Suppose you have a dynamic website using turbogears, and you want to publish part of the content of this dynamic site to a static website, for instance to garanty its perenity. Well turbogears makes it really hard for you to do this. On the mailing lists they pretty much advise you to create a webserver and crawl it. Ugly. So here is the code required to render the kid templates that you have been using with turbogears to an html string (consider this as a brain dump, so that Google picks this up, hopefuly to help somebody not to loose a day like I did):

# First set up the environment you need for your webapp:
import turbogears
turbogears.update_config(configfile="dev.cfg",
                         modulename="sanum.config")

from itertools import izip
import turbogears.view
turbogears.view.load_engines()

import turbogears.util as tg_util
from turbogears.widgets import js_location

engine = turbogears.view.engines.get('kid')

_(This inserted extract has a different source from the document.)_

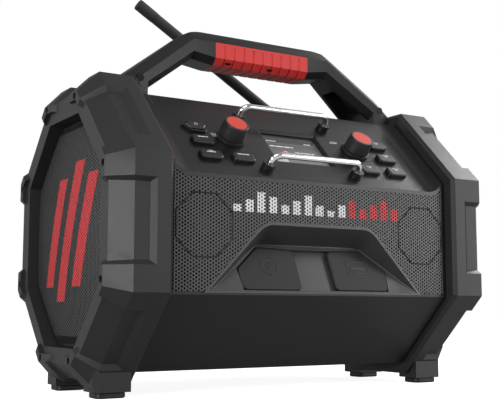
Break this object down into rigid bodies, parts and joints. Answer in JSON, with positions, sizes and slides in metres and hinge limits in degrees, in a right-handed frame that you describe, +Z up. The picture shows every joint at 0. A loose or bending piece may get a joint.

def render_static(data_dict, template):
    """ Render a given template + its data dictionnary to a static html.
    """
    data_dict['tg_css'] = tg_util.setlike()
    data_dict['tg_flash'] = False
    js = dict(izip(js_location, iter(tg_util.setlike, None)))

    for l in iter(js_location):
        data_dict["tg_js_%s" % str(l)] = js[l]

    return engine.render(data_dict, template=template)

You can call this function with data_dict being a dictionary as returned by your controller methods, and template the path to your template, as in the expose decorator.